* **Problem details**: The listing must be reproduced in full, exactly as it stands.

* **Source excerpt**:

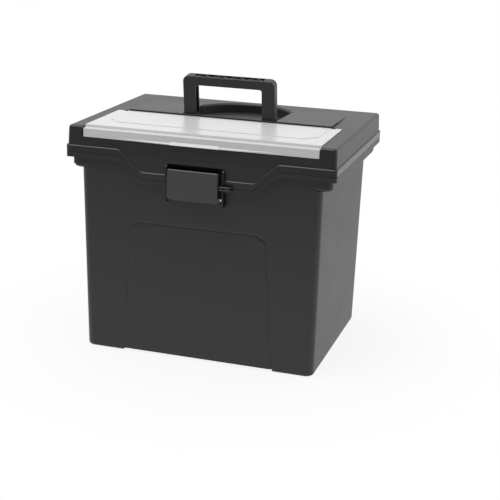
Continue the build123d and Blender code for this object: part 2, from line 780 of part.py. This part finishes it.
# ---------------------------------------------------------------- latch
with BuildPart() as latch:
    with BuildSketch(Plane.XZ.offset(latch_face)):
        with Locations((latch_x, (latch_low + latch_high) / 2)):
            RectangleRounded(2 * latch_half, latch_high - latch_low, latch_corner)
    extrude(amount=-latch_plate)
    chamfer(latch.faces().sort_by(Axis.Y)[0].edges(), latch_rim_bevel)
    # side skirts
    skirt_low = latch_axis_z + skirt_rise
    skirt_reach = latch_plate + latch_skirt
    for side in (-1, 1):
        with BuildSketch(Plane.XY.offset(skirt_low)):
            with Locations((latch_x + side * (latch_half - latch_wall / 2), -latch_face + skirt_reach / 2)):
                Rectangle(latch_wall, skirt_reach)
        extrude(amount=latch_high - latch_corner - skirt_low)
    # barrel round the pin
    with BuildSketch(Plane.YZ.offset(latch_x)):
        with Locations((latch_axis_y, latch_axis_z)):
            Circle(latch_barrel_r)
    extrude(amount=latch_half, both=True)
    with BuildSketch(Plane.YZ.offset(latch_x + latch_half)):
        with Locations((latch_axis_y, latch_axis_z)):
            Circle(latch_barrel_r)
    extrude(amount=latch_barrel_reach)
    with BuildSketch(Plane.YZ.offset(latch_x)):
        with Locations((latch_axis_y, latch_axis_z)):
            Circle(latch_pin_r + run_clear)
    extrude(amount=latch_half + latch_barrel_reach + bite, both=True, mode=Mode.SUBTRACT)
    # claw
    with BuildSketch(Plane.XY.offset(claw_low)):
        with Locations((latch_x, (claw_tip_y - latch_face) / 2)):
            Rectangle(2 * claw_half, claw_tip_y + latch_face - bite)
    extrude(amount=claw_thick)
latch.part.label = "latch"
export_step(latch.part, "parts/latch.step")
print("latch", len(latch.solids()), round(latch.part.volume))

# ---------------------------------------------------------------- cheeks beside the latch
cheek_left = cheek_x - cheek_in - cheek_thick / 2
cheek_right = cheek_x + cheek_in + cheek_thick / 2

with BuildPart() as tub_cheek_left:
    with BuildSketch(Plane.YZ.offset(cheek_left)):
        add(tub_cheek_outline())
        with Locations((latch_axis_y, latch_axis_z)):
            Circle(latch_pin_r + seat_clear, mode=Mode.SUBTRACT)
    extrude(amount=cheek_thick / 2, both=True)
tub_cheek_left.part.label = "tub_cheek_left"
export_step(tub_cheek_left.part, "parts/tub_cheek_left.step")

with BuildPart() as tub_cheek_right:
    with BuildSketch(Plane.YZ.offset(cheek_right)):
        add(tub_cheek_outline())
        with Locations((latch_axis_y, latch_axis_z)):
            Circle(latch_pin_r + seat_clear, mode=Mode.SUBTRACT)
    extrude(amount=cheek_thick / 2, both=True)
tub_cheek_right.part.label = "tub_cheek_right"
export_step(tub_cheek_right.part, "parts/tub_cheek_right.step")

with BuildPart() as lid_cheek_left:
    with BuildSketch(Plane.YZ.offset(cheek_left)):
        add(lid_cheek_outline())
    extrude(amount=cheek_thick / 2, both=True)
lid_cheek_left.part.label = "lid_cheek_left"
export_step(lid_cheek_left.part, "parts/lid_cheek_left.step")

with BuildPart() as lid_cheek_right:
    with BuildSketch(Plane.YZ.offset(cheek_right)):
        add(lid_cheek_outline())
    extrude(amount=cheek_thick / 2, both=True)
lid_cheek_right.part.label = "lid_cheek_right"
export_step(lid_cheek_right.part, "parts/lid_cheek_right.step")

# ---------------------------------------------------------------- lock tabs
with BuildPart() as lock_tab_lower:
    with BuildSketch(Plane.XY.offset(dip_split_z - tab_gap / 2 - tab_thick)):
        add(tab_outline())
    extrude(amount=tab_thick)
lock_tab_lower.part.label = "lock_tab_lower"
export_step(lock_tab_lower.part, "parts/lock_tab_lower.step")

with BuildPart() as lock_tab_upper:
    with BuildSketch(Plane.XY.offset(dip_split_z + tab_gap / 2)):
        add(tab_outline())
    extrude(amount=tab_thick)
lock_tab_upper.part.label = "lock_tab_upper"
export_step(lock_tab_upper.part, "parts/lock_tab_upper.step")

# ---------------------------------------------------------------- steel pins
with BuildPart() as latch_pin:
    with BuildSketch(Plane.YZ.offset(cheek_x)):
        with Locations((latch_axis_y, latch_axis_z)):
            Circle(latch_pin_r)
    extrude(amount=cheek_in + cheek_thick, both=True)
latch_pin.part.label = "latch_pin"
export_step(latch_pin.part, "parts/latch_pin.step")

pin_reach = hinge_lid_length / 2 + hinge_side_gap + hinge_tub_length
with BuildPart() as hinge_pin_left:
    with BuildSketch(Plane.YZ.offset(-hinge_x)):
        with Locations((hinge_y, split_z)):
            Circle(hinge_pin_r)
    extrude(amount=pin_reach, both=True)
hinge_pin_left.part.label = "hinge_pin_left"
export_step(hinge_pin_left.part, "parts/hinge_pin_left.step")

with BuildPart() as hinge_pin_right:
    with BuildSketch(Plane.YZ.offset(hinge_x)):
        with Locations((hinge_y, split_z)):
            Circle(hinge_pin_r)
    extrude(amount=pin_reach, both=True)
hinge_pin_right.part.label = "hinge_pin_right"
export_step(hinge_pin_right.part, "parts/hinge_pin_right.step")

with BuildPart() as handle_pin_left:
    with BuildSketch(Plane.YZ.offset(-handle_pin_outer)):
        with Locations((handle_axis_y, handle_axis_z)):
            Circle(handle_pin_r)
    extrude(amount=handle_pin_outer - handle_pin_inner)
handle_pin_left.part.label = "handle_pin_left"
export_step(handle_pin_left.part, "parts/handle_pin_left.step")

with BuildPart() as handle_pin_right:
    with BuildSketch(Plane.YZ.offset(handle_pin_inner)):
        with Locations((handle_axis_y, handle_axis_z)):
            Circle(handle_pin_r)
    extrude(amount=handle_pin_outer - handle_pin_inner)
handle_pin_right.part.label = "handle_pin_right"
export_step(handle_pin_right.part, "parts/handle_pin_right.step")
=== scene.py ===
import math

import bmesh
import bpy
from mathutils import Matrix, Vector


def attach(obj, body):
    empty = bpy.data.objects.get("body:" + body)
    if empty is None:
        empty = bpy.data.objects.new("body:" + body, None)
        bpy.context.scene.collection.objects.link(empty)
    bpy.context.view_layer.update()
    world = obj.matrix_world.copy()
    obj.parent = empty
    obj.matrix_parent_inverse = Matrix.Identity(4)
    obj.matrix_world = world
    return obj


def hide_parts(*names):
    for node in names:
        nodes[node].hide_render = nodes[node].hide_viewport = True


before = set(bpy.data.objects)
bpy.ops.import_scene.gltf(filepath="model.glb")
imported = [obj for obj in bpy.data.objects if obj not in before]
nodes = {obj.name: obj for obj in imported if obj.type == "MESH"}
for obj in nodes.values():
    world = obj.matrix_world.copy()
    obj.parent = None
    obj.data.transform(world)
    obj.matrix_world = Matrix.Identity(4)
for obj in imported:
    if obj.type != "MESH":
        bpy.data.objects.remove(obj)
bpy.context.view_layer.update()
MM = 0.001
scene = bpy.context.scene


# ---------------------------------------------------------------- camera
IMAGE_SIDE = 500.0          # pixels
FOCAL_PX = 1196.0
PRINCIPAL_PX = (226.8, 259.2)
AZIMUTH = math.radians(17.88)
ELEVATION = math.radians(17.73)
ROLL = math.radians(1.48)
CAMERA_AT = Vector((475.8, -1474.2, 598.5)) * MM
SENSOR = 36.0               # millimetres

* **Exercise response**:
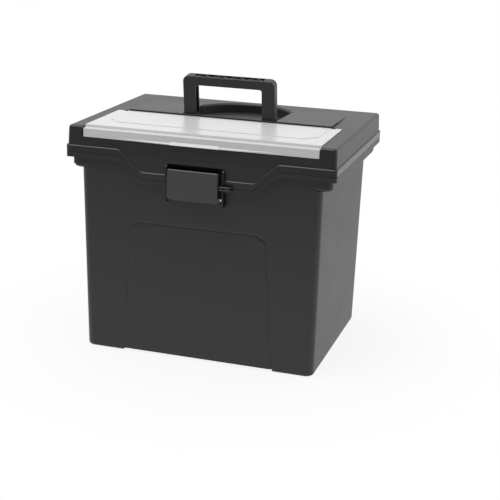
Continue the build123d and Blender code for this object: part 2, from line 780 of part.py. This part finishes it.
# ---------------------------------------------------------------- latch
with BuildPart() as latch:
    with BuildSketch(Plane.XZ.offset(latch_face)):
        with Locations((latch_x, (latch_low + latch_high) / 2)):
            RectangleRounded(2 * latch_half, latch_high - latch_low, latch_corner)
    extrude(amount=-latch_plate)
    chamfer(latch.faces().sort_by(Axis.Y)[0].edges(), latch_rim_bevel)
    # side skirts
    skirt_low = latch_axis_z + skirt_rise
    skirt_reach = latch_plate + latch_skirt
    for side in (-1, 1):
        with BuildSketch(Plane.XY.offset(skirt_low)):
            with Locations((latch_x + side * (latch_half - latch_wall / 2), -latch_face + skirt_reach / 2)):
                Rectangle(latch_wall, skirt_reach)
        extrude(amount=latch_high - latch_corner - skirt_low)
    # barrel round the pin
    with BuildSketch(Plane.YZ.offset(latch_x)):
        with Locations((latch_axis_y, latch_axis_z)):
            Circle(latch_barrel_r)
    extrude(amount=latch_half, both=True)
    with BuildSketch(Plane.YZ.offset(latch_x + latch_half)):
        with Locations((latch_axis_y, latch_axis_z)):
            Circle(latch_barrel_r)
    extrude(amount=latch_barrel_reach)
    with BuildSketch(Plane.YZ.offset(latch_x)):
        with Locations((latch_axis_y, latch_axis_z)):
            Circle(latch_pin_r + run_clear)
    extrude(amount=latch_half + latch_barrel_reach + bite, both=True, mode=Mode.SUBTRACT)
    # claw
    with BuildSketch(Plane.XY.offset(claw_low)):
        with Locations((latch_x, (claw_tip_y - latch_face) / 2)):
            Rectangle(2 * claw_half, claw_tip_y + latch_face - bite)
    extrude(amount=claw_thick)
latch.part.label = "latch"
export_step(latch.part, "parts/latch.step")
print("latch", len(latch.solids()), round(latch.part.volume))

# ---------------------------------------------------------------- cheeks beside the latch
cheek_left = cheek_x - cheek_in - cheek_thick / 2
cheek_right = cheek_x + cheek_in + cheek_thick / 2

with BuildPart() as tub_cheek_left:
    with BuildSketch(Plane.YZ.offset(cheek_left)):
        add(tub_cheek_outline())
        with Locations((latch_axis_y, latch_axis_z)):
            Circle(latch_pin_r + seat_clear, mode=Mode.SUBTRACT)
    extrude(amount=cheek_thick / 2, both=True)
tub_cheek_left.part.label = "tub_cheek_left"
export_step(tub_cheek_left.part, "parts/tub_cheek_left.step")

with BuildPart() as tub_cheek_right:
    with BuildSketch(Plane.YZ.offset(cheek_right)):
        add(tub_cheek_outline())
        with Locations((latch_axis_y, latch_axis_z)):
            Circle(latch_pin_r + seat_clear, mode=Mode.SUBTRACT)
    extrude(amount=cheek_thick / 2, both=True)
tub_cheek_right.part.label = "tub_cheek_right"
export_step(tub_cheek_right.part, "parts/tub_cheek_right.step")

with BuildPart() as lid_cheek_left:
    with BuildSketch(Plane.YZ.offset(cheek_left)):
        add(lid_cheek_outline())
    extrude(amount=cheek_thick / 2, both=True)
lid_cheek_left.part.label = "lid_cheek_left"
export_step(lid_cheek_left.part, "parts/lid_cheek_left.step")

with BuildPart() as lid_cheek_right:
    with BuildSketch(Plane.YZ.offset(cheek_right)):
        add(lid_cheek_outline())
    extrude(amount=cheek_thick / 2, both=True)
lid_cheek_right.part.label = "lid_cheek_right"
export_step(lid_cheek_right.part, "parts/lid_cheek_right.step")

# ---------------------------------------------------------------- lock tabs
with BuildPart() as lock_tab_lower:
    with BuildSketch(Plane.XY.offset(dip_split_z - tab_gap / 2 - tab_thick)):
        add(tab_outline())
    extrude(amount=tab_thick)
lock_tab_lower.part.label = "lock_tab_lower"
export_step(lock_tab_lower.part, "parts/lock_tab_lower.step")

with BuildPart() as lock_tab_upper:
    with BuildSketch(Plane.XY.offset(dip_split_z + tab_gap / 2)):
        add(tab_outline())
    extrude(amount=tab_thick)
lock_tab_upper.part.label = "lock_tab_upper"
export_step(lock_tab_upper.part, "parts/lock_tab_upper.step")

# ---------------------------------------------------------------- steel pins
with BuildPart() as latch_pin:
    with BuildSketch(Plane.YZ.offset(cheek_x)):
        with Locations((latch_axis_y, latch_axis_z)):
            Circle(latch_pin_r)
    extrude(amount=cheek_in + cheek_thick, both=True)
latch_pin.part.label = "latch_pin"
export_step(latch_pin.part, "parts/latch_pin.step")

pin_reach = hinge_lid_length / 2 + hinge_side_gap + hinge_tub_length
with BuildPart() as hinge_pin_left:
    with BuildSketch(Plane.YZ.offset(-hinge_x)):
        with Locations((hinge_y, split_z)):
            Circle(hinge_pin_r)
    extrude(amount=pin_reach, both=True)
hinge_pin_left.part.label = "hinge_pin_left"
export_step(hinge_pin_left.part, "parts/hinge_pin_left.step")

with BuildPart() as hinge_pin_right:
    with BuildSketch(Plane.YZ.offset(hinge_x)):
        with Locations((hinge_y, split_z)):
            Circle(hinge_pin_r)
    extrude(amount=pin_reach, both=True)
hinge_pin_right.part.label = "hinge_pin_right"
export_step(hinge_pin_right.part, "parts/hinge_pin_right.step")

with BuildPart() as handle_pin_left:
    with BuildSketch(Plane.YZ.offset(-handle_pin_outer)):
        with Locations((handle_axis_y, handle_axis_z)):
            Circle(handle_pin_r)
    extrude(amount=handle_pin_outer - handle_pin_inner)
handle_pin_left.part.label = "handle_pin_left"
export_step(handle_pin_left.part, "parts/handle_pin_left.step")

with BuildPart() as handle_pin_right:
    with BuildSketch(Plane.YZ.offset(handle_pin_inner)):
        with Locations((handle_axis_y, handle_axis_z)):
            Circle(handle_pin_r)
    extrude(amount=handle_pin_outer - handle_pin_inner)
handle_pin_right.part.label = "handle_pin_right"
export_step(handle_pin_right.part, "parts/handle_pin_right.step")
=== scene.py ===
import math

import bmesh
import bpy
from mathutils import Matrix, Vector


def attach(obj, body):
    empty = bpy.data.objects.get("body:" + body)
    if empty is None:
        empty = bpy.data.objects.new("body:" + body, None)
        bpy.context.scene.collection.objects.link(empty)
    bpy.context.view_layer.update()
    world = obj.matrix_world.copy()
    obj.parent = empty
    obj.matrix_parent_inverse = Matrix.Identity(4)
    obj.matrix_world = world
    return obj


def hide_parts(*names):
    for node in names:
        nodes[node].hide_render = nodes[node].hide_viewport = True


before = set(bpy.data.objects)
bpy.ops.import_scene.gltf(filepath="model.glb")
imported = [obj for obj in bpy.data.objects if obj not in before]
nodes = {obj.name: obj for obj in imported if obj.type == "MESH"}
for obj in nodes.values():
    world = obj.matrix_world.copy()
    obj.parent = None
    obj.data.transform(world)
    obj.matrix_world = Matrix.Identity(4)
for obj in imported:
    if obj.type != "MESH":
        bpy.data.objects.remove(obj)
bpy.context.view_layer.update()
MM = 0.001
scene = bpy.context.scene


# ---------------------------------------------------------------- camera
IMAGE_SIDE = 500.0          # pixels
FOCAL_PX = 1196.0
PRINCIPAL_PX = (226.8, 259.2)
AZIMUTH = math.radians(17.88)
ELEVATION = math.radians(17.73)
ROLL = math.radians(1.48)
CAMERA_AT = Vector((475.8, -1474.2, 598.5)) * MM
SENSOR = 36.0               # millimetres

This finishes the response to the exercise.